Robert Rubin: Well, I can only give you my personal answer. I can't speak for anyone else. When President Clinton got elected, we had had a few years that were difficult...unemployment over 7 percent. The whole focus was on growth. Then you got further into the '90s and growth looked like it had taken hold. Then in the last five years of the decade, the median wage started going up.
I actually don't know what happened to inequality, but poverty was going down and incomes were going up. So it wasn't like the '80s, when the affluent were doing very well but most middle-income people had roughly stagnant incomes...although there were people like Bob Reich who thought there should be more focus on distributional issues. Bob and I used to have a discussion--if you could trade off some part of growth to have some better distribution, would you do that? I always said I wouldn't, because I figured you want to get maximum growth and then try to figure out how to get the distribution. Bob used to feel--and look, it was a reasonable position, it wasn't where I was--that if you have somewhat less growth and better distribution, that was a better place to be.
Did you change your mind about that?
No, because I still think that once you get the better growth, you can figure out the other part, the distribution. I still think I'd get the most pie I could and then figure how to get the distribution that results in everybody getting it--broad participation in it instead of the very limited participation we've had.
Now, what our project says, which is a next step in the discussion and which I have actually thought for a while but I don't think I've articulated, is that these are actually consistent, reinforcing objectives. There are two parts of that, aren't there? The measures that promote productivity promote growth and also promote broad participation in growth. Then take that one step further. Promoting broad participation in growth actually then feeds back into greater growth for two reasons, for it better equips people to get the education and healthcare and all the things that contribute to productivity.

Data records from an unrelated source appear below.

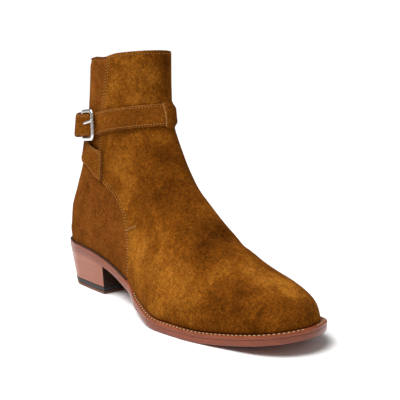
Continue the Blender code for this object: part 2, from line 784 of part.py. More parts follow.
plate(
    "outsole",
    [
        level(1.6, underside),
        level(0.5, lambda at: underside(at) + 1.1),
        level(0.5, lambda at: outsole_top(at) - 0.6),
        level(1.1, outsole_top),
    ],
    SOLE_LEATHER,
)
ring(
    "welt",
    [
        level(1.0, lambda at: outsole_top(at) + GAP),
        level(0.3, lambda at: outsole_top(at) + GAP + 0.7),
        level(0.3, lambda at: welt_top(at) - 0.7),
        level(1.0, welt_top),
        level(inside_wall, welt_top),
        level(inside_wall, lambda at: outsole_top(at) + GAP),
    ],
    WELT_LEATHER,
)
plate(
    "insole",
    [
        level(lambda at: inside_wall(at) + 2 * GAP, lambda at: outsole_top(at) + GAP),
        level(lambda at: inside_wall(at) + 2 * GAP, welt_top),
        level(lambda at: inside_wall(at) + 9 * GAP, lambda at: welt_top(at) + INSOLE_THICK),
    ],
    LINING,
)
heel_layer("top_lift", 0.0, TOP_LIFT_THICK, SOLE_LEATHER)
heel_layer("heel_rubber", TOP_LIFT_THICK + GAP, TOP_LIFT_THICK + GAP + RUBBER_THICK, RUBBER)
heel_layer("heel_stack", TOP_LIFT_THICK + RUBBER_THICK + 2 * GAP, None, HEEL_LEATHER)

TOE_STATIONS = -1.0 + 0.17 * np.linspace(0.0, 1.0, 9) ** 1.15
STATIONS = np.concatenate([TOE_STATIONS, np.linspace(-0.83, 0.0, 24)[1:], np.linspace(0.0, 1.0, 14)[1:]])
TURNS = np.linspace(0.0, 1.0, 29)
SHAFT = Shaft(outer_grid(STATIONS, TURNS))
upper = upper_shell(STATIONS, TURNS)

quarter = quarter_block()
boolean(quarter, lower_form(STATIONS, TURNS), "DIFFERENCE")
boolean(upper, quarter, "DIFFERENCE")
tunnel = band(
    "guide_tunnel", SHAFT, TUNNEL_ROWS, TUNNEL_RISE, None, margin=TUNNEL_MARGIN, bevel=1.6, under=0.9
)
boolean(upper, tunnel, "UNION")
for name, rows, start, end in (
    ("cutter_slit", ANKLE_STRAP_ROWS, -8.0, 6.0),
    ("cutter_rear_pocket", BACK_STRAP_ROWS, 259.0, 273.0),
):
    pocket = band(name, SHAFT, rows, STRAP_THICK + GAP, None, start=start, end=end, margin=GAP, under=GAP)
    boolean(upper, pocket, "DIFFERENCE")

AXES = buckle_axes(SHAFT)
ankle_strap = band("ankle_strap", SHAFT, ANKLE_STRAP_ROWS, STRAP_THICK, STRAP_SUEDE, start=-7.0)
boolean(ankle_strap, prong("cutter_prong_hole", AXES, 0.35, None), "DIFFERENCE")
band("back_strap", SHAFT, BACK_STRAP_ROWS, STRAP_THICK, STRAP_SUEDE, end=272.0)
buckle_frame(AXES)
prong("buckle_prong", AXES, 0.0, STEEL)
folded = chape(SHAFT, AXES)
boolean(folded, slot_block("cutter_prong_slot", AXES, 4.6, PRONG_HALF_WIDTH + 0.7), "DIFFERENCE")
keeper(SHAFT)
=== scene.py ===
"""Looks of a man's right jodhpur boot in suede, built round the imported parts."""

import math

import bmesh
import bpy
import numpy as np
from mathutils import Matrix, Vector
from mathutils.bvhtree import BVHTree


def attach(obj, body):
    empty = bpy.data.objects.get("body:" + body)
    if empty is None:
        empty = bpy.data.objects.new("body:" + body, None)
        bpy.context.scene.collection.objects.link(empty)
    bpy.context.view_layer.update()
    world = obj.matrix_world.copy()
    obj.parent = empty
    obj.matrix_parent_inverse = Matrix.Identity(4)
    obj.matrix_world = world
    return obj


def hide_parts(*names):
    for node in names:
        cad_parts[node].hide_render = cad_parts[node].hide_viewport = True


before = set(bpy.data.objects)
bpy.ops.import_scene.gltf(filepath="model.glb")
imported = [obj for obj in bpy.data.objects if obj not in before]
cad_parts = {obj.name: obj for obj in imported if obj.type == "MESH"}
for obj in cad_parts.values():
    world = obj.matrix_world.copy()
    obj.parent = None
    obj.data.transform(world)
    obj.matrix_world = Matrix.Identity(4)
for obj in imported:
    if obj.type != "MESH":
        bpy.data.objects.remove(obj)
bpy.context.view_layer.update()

MM = 0.001
GAP = 0.3
HEEL_AXIS_SIDE = 4.5

# Driving sizes
SOLE_LENGTH = 300.0
OUTSOLE_THICK = 5.0
WELT_THICK = 2.7
INSOLE_THICK = 3.0
WALL = 2.9
PANEL_STEP = 1.1
TOP_LIFT_THICK = 2.7
RUBBER_THICK = 3.7
STRAP_THICK = 1.9
CHAPE_THICK = 1.6
CHAPE_HALF = 9.1
KEEPER_WALL = 1.3
TUNNEL_RISE = 3.5
TUNNEL_MARGIN = 1.8
BUCKLE_HALF_HEIGHT = 12.0
BAR_CLEARANCE = 0.5
BUCKLE_CORNER = 3.6
BUCKLE_BAR_HALF = 1.4
BUCKLE_BAR_WIDE = 2.0
PRONG_HALF_WIDTH = 1.3
PRONG_THICK = 1.4
PRONG_RISE = 3.0
SHAFT_AXIS_ALONG = 84.0

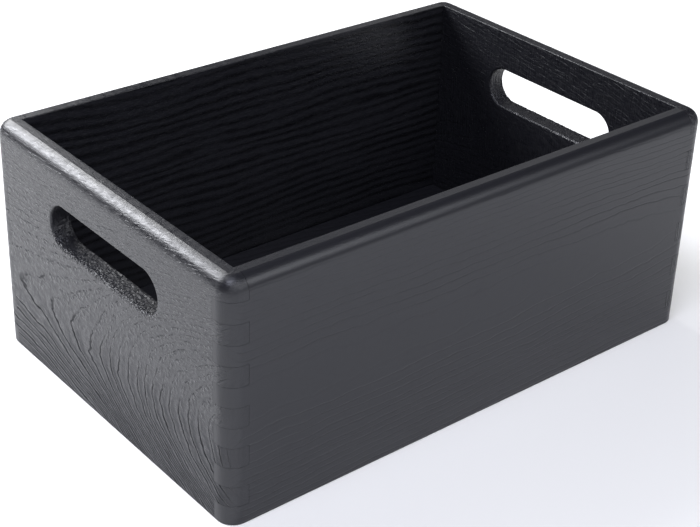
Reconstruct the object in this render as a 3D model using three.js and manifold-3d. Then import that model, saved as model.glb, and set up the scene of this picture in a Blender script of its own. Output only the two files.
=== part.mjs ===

And also because it's also the only way over time that you're likely to have broad-based public support and therefore political support for trade, market-based economics and the rest.
But there was this pattern--except for this window in the last half of the 90s, when things began to line up again--that greater productivity doesn't get distributed in growth too broadly. That's why the inequality--wages don't keep up with productivity...
Except for those years, you are correct. My recollection is, if you take the last thirty years, roughly speaking, that for twenty-five of them, real median wages have been stagnant despite rising GDP growth.